To me, family time is sacred. It's a special part of me that I don't want to share with everyone, even my fellow coworkers. I won't add everyone as friends on Facebook. In any relationship, especially one in which you have children, there should be an unbreakable bond of trust. But how can you have trust when regularly over-sharing with coworkers, and when work and life become one thing? While I love the paintball trips, fun events and volunteerism, I choose not to make that my identity. I choose to put my family first, and save most of myself for that.
It played out better than I imagined. I believed in myself and in everything I had to offer, and I spoke up. I addressed my concerns with management and human resources, and we parted ways. What?! You might say. But to me, this was the most important decision. Even though I loved the company and believed in the product, it did not respect my values.
When I left the company, I had the full support of human resources and the CEO. They understood what they were creating: a company family. And while I fully support their mission, I believe there is a boundary line and that the meaning of work was overlooked: performing with integrity, consistency and most importantly, customer satisfaction.
It hurt temporarily, yes. But in the long run, I know that my priorities matter to me more than anything. And if you make it to the top at the sacrifice of your friends and family, who will be left to celebrate with you?
I had a choice: a) change my value system and stay or b) hold true to myself and leave. I chose option b and now I am happier than ever in a role that is even more challenging and allows me to grow professionally while having a work/life balance that works best for me.

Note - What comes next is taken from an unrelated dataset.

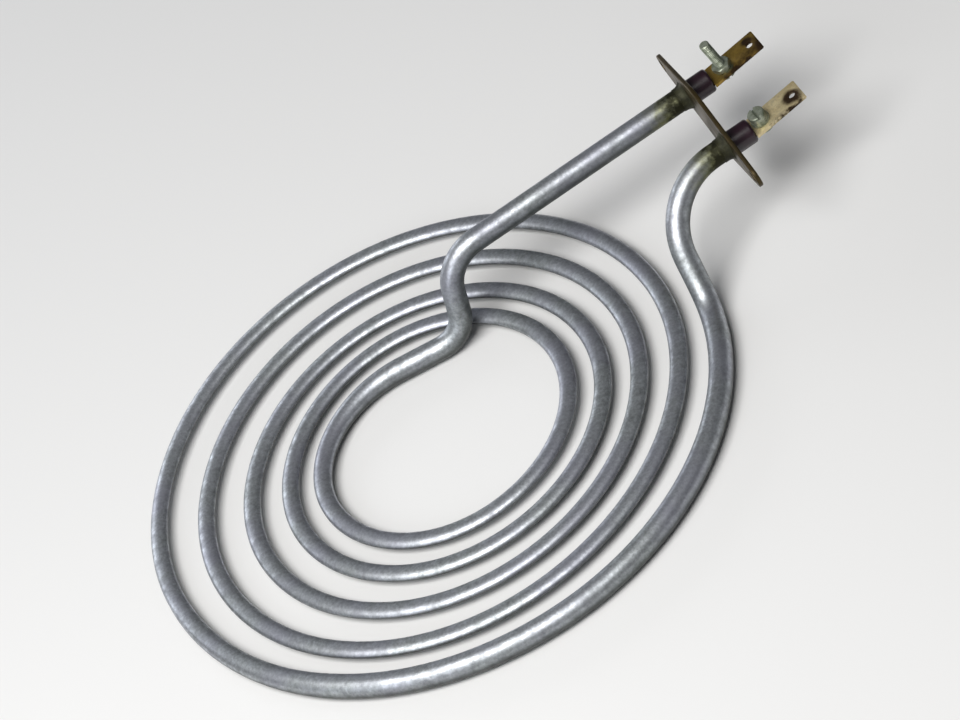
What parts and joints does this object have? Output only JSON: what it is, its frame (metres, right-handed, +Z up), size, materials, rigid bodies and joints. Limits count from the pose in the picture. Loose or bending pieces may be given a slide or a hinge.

I realized that as our work cultures grow and as we collectively gain more social media tools to help us over-share, we should ask ourselves, what am I saving for my family? Am I saving any part of myself at all? For me, compartmentalization works very well and I'm sticking to that. More companies should be willing to accept employees whose definition of "family" is more traditional. Until then, I'll keep climbing up the ladder and hoping to encourage others who feel the same way.